Here, it is not uncommon to see someone pulled over, stand by the front or rear of his car in full glorious view and let-r-rip. Recently, we were driving in the downtown area and saw an adult bicyclist a mere 5 feet from us at a stoplight, facing the building and running a stream down the middle of the street. Crass? We report, you decide.

Finally, I have just figured out the most lucrative job in Europe. It requires no education, training, skills of any kind, investment or people skills. You can even spend all day reading the paper or a book. It is a position that is not affected by the economic downturn and like being an undertaker, will always be in demand. Your overhead is minimal but the one requirement is that you stay awake.

The job? Bathroom attendant. You might not get a lot of bragging rights, but the money keeps rolling in incessantly, albeit in small amounts. In many public places here (highway rest stops, airports, train stations, some large restaurants) you are charged from .50c to a Euro ($1.50) to use the bathroom. (At least for those who bother) I recently waited for Janice outside of one for 5 minutes and counted at least 10 people a minute going in. That works out to $300. to $900. an hour. You can hire some minimum wage worker to keep the place clean, while you ‘manage’ the operation. Short of being a brain surgeon, OJ Simpson’s lawyer or Bernie Madoff, this is serious pocket change.

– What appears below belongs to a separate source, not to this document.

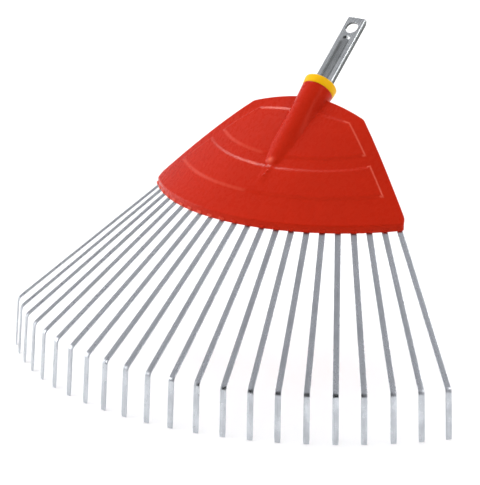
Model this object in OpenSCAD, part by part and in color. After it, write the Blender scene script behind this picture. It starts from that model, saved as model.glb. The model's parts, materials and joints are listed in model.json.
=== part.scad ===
// Head of a spring-tine leaf rake: flat sprung tines fanned out under a moulded shroud,
// with a pressed-steel tang that latches into a handle.
// The origin is the centre of the tang's latch hole. +X is across the rake, -Y is the way
// the tines point, +Z is up, and the tine tips all touch one level plane below.

/* [Tines] */
// Number of tines
tine_count = 22; // [10:1:24]
// Width across the two outer tips, between tine centres
working_w = 420; // [380:5:460]
// Angle of an outer tine from straight ahead
fan_half_angle = 50.4; // [40:0.1:51]
// Width of a tine's strip
tine_w = 5; // [4:0.1:6]
// Thickness of a tine's strip
tine_t = 1.2; // [0.8:0.1:1.4]
// Slope of the tines below level
slope = 38.5; // [34:0.5:42]
// Height at which a tine turns down into its hook
hook_h = 40.5; // [30:0.5:50]
// How far a hook leans outwards from upright, in degrees
hook_lean = 3.6; // [0:0.1:8]
// Radius of the bend into the hook
hook_r = 6.5; // [4:0.5:10]
// Radius in plan at which a tine's root toe turns down
root_r = 134; // [132:0.5:136]
// Radius in plan of the line that a tine rocks about
rock_r = 145.5; // [144.5:0.5:146]
// Length of the root toe
toe_l = 4; // [3:0.5:5]

/* [Shroud] */
// Radius in plan of the shroud's lower edge
edge_r = 152.5; // [151:0.5:156]
// Distance from the tines' middle plane to the shroud's top face at its lower edge
cover_lift = 5.8; // [5.5:0.1:7]
// Wall thickness of the shroud
wall = 2.4; // [2:0.1:2.6]
// Depth of the turned-down rim and the ribs
rim_d = 9; // [6:0.5:12]
// Height of the top edge above the tips' plane, at the middle
top_h = 216; // [213:0.5:218]
// Slope of the crown that eases the cone below the top edge
crown_slope = 32; // [30:0.5:34]
// Radius of the crown across the rake
crown_r = 400; // [320:10:440]
// Half width of the shroud at its upper corners
upper_half_w = 53; // [48:0.5:58]
// Half width of the shroud at its lower corners
lower_half_w = 124; // [120:0.5:126]
// Height of the raised panels
panel_h = 0.9; // [0.5:0.1:1.2]
// Border between the raised panels and the shroud's side edges
panel_border = 9.7; // [6:0.5:12]
// Radius in plan of the upper raised panel's lower edge
upper_panel_r = 100.4; // [94:0.2:102]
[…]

Why Janice spent 5 minutes in the facility in the first place could be a subject of an in depth future Epistle article. Then again she might have just been trying to get her money’s worth.


The Transition

As we go to press, we have just transitioned from Europe to America. Ahhh, guilt free hamburgers, beverages with ice, understandable English and at $5. a gallon (.80c / Lt) gas that is all but free. Is this a great country, or what?

We flew from Paris to Los Angeles two days ago after Janice received her VERY LAST cancer treatment. She will be followed up by her doctors in New York but we expect it to be once every 3 months or so. She is now working full time at growing her hair back out.

We are currently with daughter Kami for the week end before heading to our home on the central coast. More on all that next month.